Data provided >>
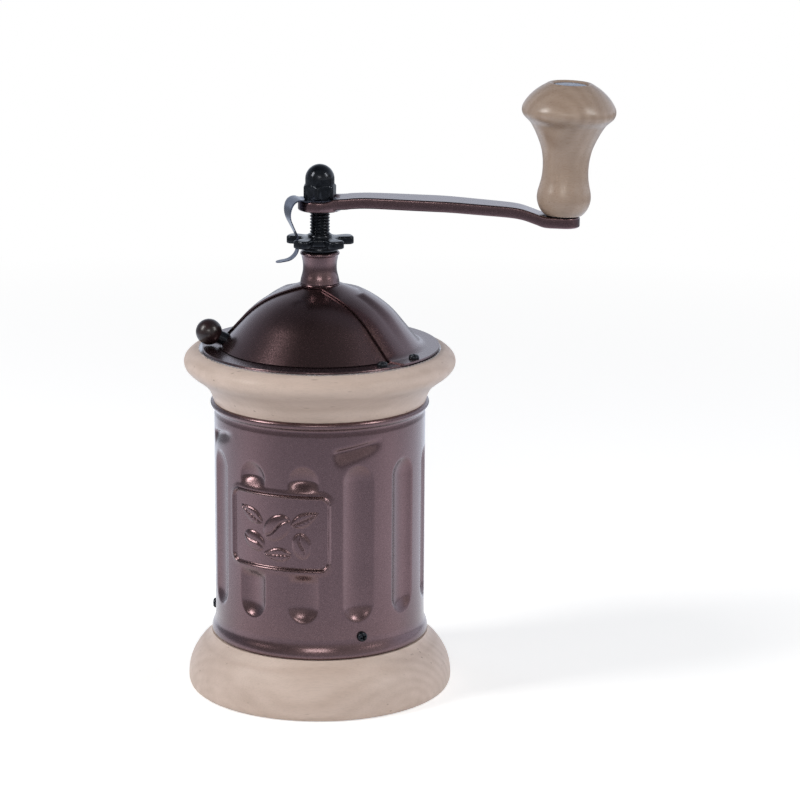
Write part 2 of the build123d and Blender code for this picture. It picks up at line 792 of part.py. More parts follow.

--

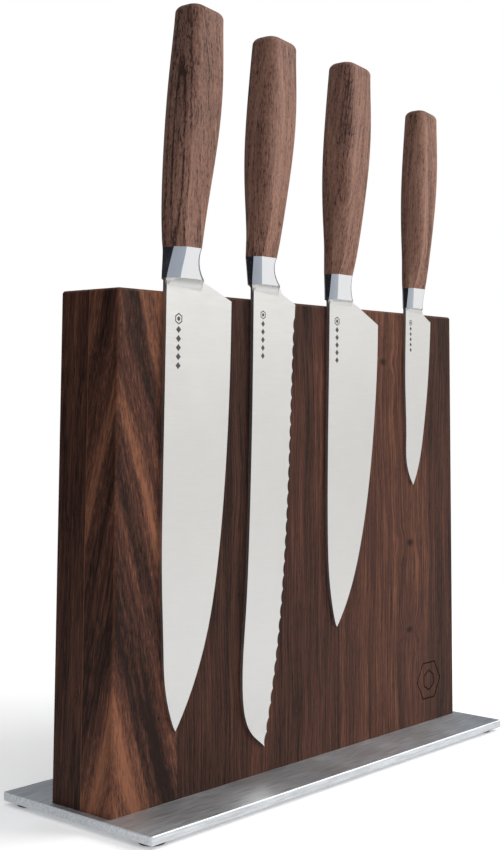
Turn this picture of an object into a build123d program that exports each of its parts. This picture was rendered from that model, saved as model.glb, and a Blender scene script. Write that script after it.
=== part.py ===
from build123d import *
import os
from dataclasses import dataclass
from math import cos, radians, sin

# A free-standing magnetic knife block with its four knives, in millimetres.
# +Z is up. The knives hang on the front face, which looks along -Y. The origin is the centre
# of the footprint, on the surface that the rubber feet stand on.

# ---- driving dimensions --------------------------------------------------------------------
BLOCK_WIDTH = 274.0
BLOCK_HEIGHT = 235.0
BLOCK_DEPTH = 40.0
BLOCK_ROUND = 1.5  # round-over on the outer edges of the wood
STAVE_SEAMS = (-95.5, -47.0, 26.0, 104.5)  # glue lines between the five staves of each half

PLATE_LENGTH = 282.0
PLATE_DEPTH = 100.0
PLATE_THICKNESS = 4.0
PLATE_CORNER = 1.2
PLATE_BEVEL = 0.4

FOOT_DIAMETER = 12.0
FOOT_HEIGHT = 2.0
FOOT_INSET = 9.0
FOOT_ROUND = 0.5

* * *

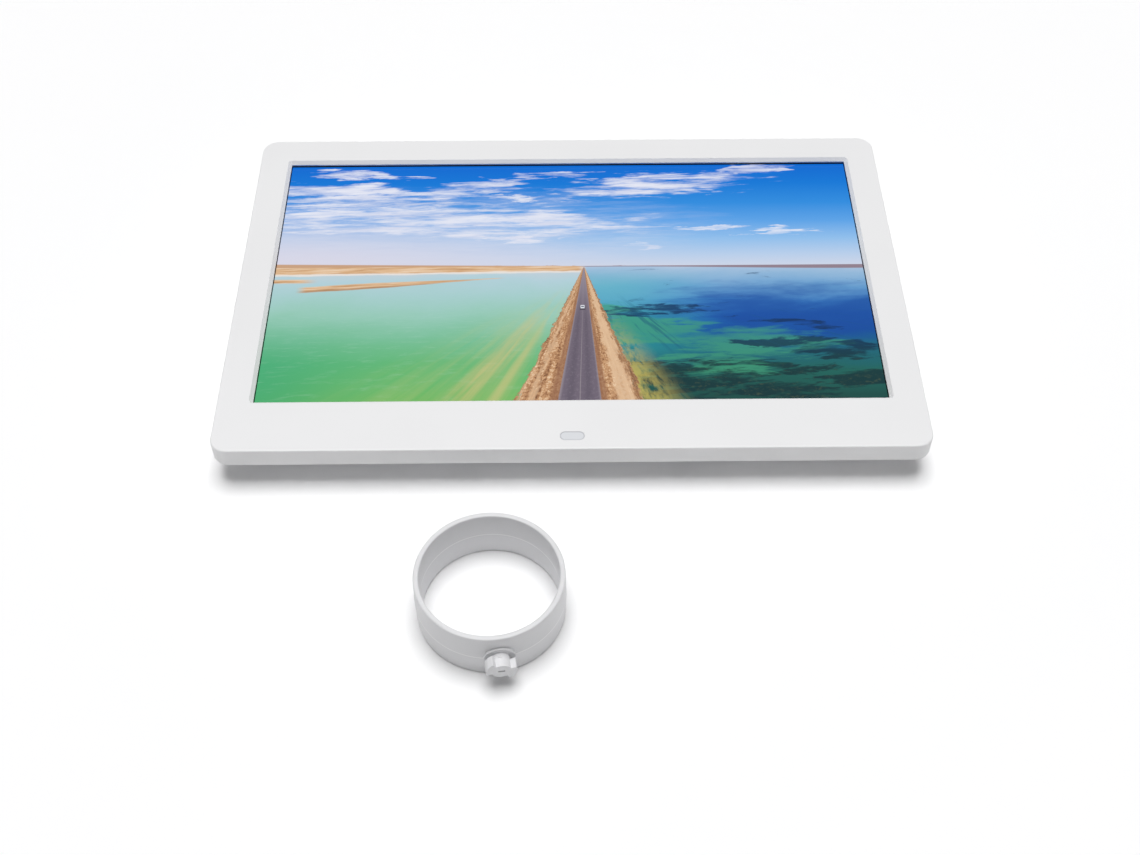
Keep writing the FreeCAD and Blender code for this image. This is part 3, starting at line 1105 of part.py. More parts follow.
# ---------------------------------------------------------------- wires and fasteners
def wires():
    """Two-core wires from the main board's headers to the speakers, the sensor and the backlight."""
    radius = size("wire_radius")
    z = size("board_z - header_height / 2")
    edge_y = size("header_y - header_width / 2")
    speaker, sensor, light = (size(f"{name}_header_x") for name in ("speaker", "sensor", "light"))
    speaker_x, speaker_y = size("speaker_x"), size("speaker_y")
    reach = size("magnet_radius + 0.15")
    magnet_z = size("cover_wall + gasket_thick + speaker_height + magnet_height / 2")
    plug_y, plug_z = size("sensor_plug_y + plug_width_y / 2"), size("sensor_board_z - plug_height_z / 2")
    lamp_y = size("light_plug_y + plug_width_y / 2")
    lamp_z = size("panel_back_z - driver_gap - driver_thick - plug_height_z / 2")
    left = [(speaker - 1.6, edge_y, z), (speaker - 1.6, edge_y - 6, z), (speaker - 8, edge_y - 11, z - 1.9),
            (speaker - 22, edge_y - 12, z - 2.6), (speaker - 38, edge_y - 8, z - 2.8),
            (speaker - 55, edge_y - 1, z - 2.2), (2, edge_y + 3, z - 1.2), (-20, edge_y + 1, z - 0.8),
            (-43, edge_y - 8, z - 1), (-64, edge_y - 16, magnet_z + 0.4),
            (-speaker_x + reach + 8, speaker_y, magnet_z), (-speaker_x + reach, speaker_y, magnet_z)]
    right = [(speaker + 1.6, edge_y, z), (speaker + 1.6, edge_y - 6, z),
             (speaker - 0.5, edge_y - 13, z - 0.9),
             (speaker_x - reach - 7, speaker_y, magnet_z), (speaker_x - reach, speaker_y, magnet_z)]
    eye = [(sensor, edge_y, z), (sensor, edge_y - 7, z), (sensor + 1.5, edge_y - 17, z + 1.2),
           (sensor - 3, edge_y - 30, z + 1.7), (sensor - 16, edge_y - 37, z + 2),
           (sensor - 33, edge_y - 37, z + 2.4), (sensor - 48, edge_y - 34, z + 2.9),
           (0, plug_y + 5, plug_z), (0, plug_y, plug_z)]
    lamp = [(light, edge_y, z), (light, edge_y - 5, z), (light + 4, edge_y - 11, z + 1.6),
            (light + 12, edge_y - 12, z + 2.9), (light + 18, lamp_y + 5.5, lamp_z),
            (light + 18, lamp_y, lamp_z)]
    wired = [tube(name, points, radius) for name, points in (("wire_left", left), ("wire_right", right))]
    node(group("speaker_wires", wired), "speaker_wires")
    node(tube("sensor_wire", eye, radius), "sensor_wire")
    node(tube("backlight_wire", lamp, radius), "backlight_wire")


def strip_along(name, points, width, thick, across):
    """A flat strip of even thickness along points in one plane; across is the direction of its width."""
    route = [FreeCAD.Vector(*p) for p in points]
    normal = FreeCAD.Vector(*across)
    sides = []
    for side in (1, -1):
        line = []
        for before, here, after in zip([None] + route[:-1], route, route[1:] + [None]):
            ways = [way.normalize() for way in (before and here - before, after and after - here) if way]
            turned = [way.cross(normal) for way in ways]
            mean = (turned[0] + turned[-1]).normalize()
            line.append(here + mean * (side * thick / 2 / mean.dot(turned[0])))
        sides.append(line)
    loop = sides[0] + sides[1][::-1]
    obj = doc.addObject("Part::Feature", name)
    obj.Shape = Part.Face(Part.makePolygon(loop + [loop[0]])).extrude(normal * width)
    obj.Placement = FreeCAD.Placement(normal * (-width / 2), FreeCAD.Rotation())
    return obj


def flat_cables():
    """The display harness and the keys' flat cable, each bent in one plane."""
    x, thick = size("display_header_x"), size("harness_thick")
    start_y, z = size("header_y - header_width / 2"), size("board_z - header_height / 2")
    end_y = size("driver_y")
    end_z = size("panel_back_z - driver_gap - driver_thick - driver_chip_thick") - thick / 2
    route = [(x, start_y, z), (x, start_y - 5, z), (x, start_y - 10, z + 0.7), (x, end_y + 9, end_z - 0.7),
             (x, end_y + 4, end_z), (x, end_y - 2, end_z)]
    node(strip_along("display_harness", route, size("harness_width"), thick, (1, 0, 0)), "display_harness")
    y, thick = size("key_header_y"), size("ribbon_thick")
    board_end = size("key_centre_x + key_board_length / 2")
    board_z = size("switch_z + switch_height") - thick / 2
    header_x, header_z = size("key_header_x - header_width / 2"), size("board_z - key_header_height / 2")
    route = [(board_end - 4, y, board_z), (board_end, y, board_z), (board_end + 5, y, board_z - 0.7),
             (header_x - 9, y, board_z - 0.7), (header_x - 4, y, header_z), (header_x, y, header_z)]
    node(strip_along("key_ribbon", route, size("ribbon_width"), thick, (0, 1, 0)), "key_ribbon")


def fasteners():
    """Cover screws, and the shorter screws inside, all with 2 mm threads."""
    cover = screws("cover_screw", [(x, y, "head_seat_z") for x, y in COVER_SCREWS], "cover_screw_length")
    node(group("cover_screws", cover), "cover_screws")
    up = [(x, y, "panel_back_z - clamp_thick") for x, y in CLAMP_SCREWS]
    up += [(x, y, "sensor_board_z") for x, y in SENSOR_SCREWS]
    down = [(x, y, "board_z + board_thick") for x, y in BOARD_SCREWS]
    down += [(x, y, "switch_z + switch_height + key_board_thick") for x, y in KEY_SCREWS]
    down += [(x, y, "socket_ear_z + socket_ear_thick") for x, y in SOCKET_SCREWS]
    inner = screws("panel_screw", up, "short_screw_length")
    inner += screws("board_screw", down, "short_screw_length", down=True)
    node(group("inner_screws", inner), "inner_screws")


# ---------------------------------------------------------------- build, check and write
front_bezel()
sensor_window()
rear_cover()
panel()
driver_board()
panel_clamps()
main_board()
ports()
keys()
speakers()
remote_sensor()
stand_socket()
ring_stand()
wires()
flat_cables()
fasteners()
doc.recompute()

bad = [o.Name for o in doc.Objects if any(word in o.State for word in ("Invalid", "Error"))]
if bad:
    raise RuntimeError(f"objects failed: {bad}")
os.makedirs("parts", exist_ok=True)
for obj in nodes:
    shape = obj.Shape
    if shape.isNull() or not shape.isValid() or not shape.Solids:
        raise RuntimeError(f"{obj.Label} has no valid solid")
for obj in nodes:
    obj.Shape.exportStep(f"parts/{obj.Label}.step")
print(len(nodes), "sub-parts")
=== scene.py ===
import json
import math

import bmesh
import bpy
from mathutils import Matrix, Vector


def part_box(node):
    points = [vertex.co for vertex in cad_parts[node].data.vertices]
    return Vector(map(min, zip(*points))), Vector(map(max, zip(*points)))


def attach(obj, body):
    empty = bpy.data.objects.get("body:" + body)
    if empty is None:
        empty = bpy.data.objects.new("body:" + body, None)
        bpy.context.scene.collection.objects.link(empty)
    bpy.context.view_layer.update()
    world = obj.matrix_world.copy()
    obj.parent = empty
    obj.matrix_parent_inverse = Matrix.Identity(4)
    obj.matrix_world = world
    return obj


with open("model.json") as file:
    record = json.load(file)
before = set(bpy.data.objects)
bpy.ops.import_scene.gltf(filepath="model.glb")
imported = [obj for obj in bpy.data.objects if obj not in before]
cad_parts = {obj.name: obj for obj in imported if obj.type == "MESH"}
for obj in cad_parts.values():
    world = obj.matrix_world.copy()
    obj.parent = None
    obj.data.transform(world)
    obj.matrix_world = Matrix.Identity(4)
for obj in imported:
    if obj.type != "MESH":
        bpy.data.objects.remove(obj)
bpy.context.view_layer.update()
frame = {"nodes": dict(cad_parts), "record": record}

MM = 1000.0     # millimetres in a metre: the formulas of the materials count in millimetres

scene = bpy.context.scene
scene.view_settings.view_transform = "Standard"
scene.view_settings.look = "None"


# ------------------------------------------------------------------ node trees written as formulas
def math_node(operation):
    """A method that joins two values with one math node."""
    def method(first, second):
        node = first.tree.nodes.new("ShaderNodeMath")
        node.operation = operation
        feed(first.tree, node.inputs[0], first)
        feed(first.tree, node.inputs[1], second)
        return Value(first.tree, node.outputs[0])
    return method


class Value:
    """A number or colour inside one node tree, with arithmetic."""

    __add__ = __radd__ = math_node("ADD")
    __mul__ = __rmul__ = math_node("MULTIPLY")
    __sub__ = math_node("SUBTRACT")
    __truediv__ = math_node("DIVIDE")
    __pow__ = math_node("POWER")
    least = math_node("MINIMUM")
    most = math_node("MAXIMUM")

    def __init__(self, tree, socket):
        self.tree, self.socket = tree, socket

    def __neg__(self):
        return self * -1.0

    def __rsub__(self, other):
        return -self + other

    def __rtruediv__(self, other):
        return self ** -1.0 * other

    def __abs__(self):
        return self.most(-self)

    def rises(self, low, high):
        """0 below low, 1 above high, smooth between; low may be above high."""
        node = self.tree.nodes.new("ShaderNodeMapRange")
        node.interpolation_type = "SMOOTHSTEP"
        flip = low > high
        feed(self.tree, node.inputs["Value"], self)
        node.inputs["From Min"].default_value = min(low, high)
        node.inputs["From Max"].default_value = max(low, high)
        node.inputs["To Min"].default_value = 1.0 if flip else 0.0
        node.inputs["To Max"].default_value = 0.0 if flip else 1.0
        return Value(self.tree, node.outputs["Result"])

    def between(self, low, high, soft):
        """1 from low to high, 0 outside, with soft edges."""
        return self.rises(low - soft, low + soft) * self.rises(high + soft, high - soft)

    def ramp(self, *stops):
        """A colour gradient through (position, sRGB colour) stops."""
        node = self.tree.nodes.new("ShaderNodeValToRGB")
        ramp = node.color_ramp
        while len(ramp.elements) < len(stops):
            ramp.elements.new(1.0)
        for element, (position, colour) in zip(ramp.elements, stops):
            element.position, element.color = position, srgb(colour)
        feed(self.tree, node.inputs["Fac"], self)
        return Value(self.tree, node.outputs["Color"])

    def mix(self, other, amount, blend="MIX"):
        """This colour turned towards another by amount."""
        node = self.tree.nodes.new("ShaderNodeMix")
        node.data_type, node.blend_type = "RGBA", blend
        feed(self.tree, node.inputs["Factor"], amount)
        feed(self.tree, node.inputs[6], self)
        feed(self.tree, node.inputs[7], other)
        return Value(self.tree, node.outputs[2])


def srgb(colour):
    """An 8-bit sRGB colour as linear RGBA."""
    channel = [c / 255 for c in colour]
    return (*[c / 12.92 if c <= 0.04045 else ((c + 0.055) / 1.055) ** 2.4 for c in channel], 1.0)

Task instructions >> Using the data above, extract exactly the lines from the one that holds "bad = [o.Name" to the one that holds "obj.parent = empty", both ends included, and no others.

Answer to the problem >>
bad = [o.Name for o in doc.Objects if any(word in o.State for word in ("Invalid", "Error"))]
if bad:
    raise RuntimeError(f"objects failed: {bad}")
os.makedirs("parts", exist_ok=True)
for obj in nodes:
    shape = obj.Shape
    if shape.isNull() or not shape.isValid() or not shape.Solids:
        raise RuntimeError(f"{obj.Label} has no valid solid")
for obj in nodes:
    obj.Shape.exportStep(f"parts/{obj.Label}.step")
print(len(nodes), "sub-parts")
=== scene.py ===
import json
import math

import bmesh
import bpy
from mathutils import Matrix, Vector


def part_box(node):
    points = [vertex.co for vertex in cad_parts[node].data.vertices]
    return Vector(map(min, zip(*points))), Vector(map(max, zip(*points)))


def attach(obj, body):
    empty = bpy.data.objects.get("body:" + body)
    if empty is None:
        empty = bpy.data.objects.new("body:" + body, None)
        bpy.context.scene.collection.objects.link(empty)
    bpy.context.view_layer.update()
    world = obj.matrix_world.copy()
    obj.parent = empty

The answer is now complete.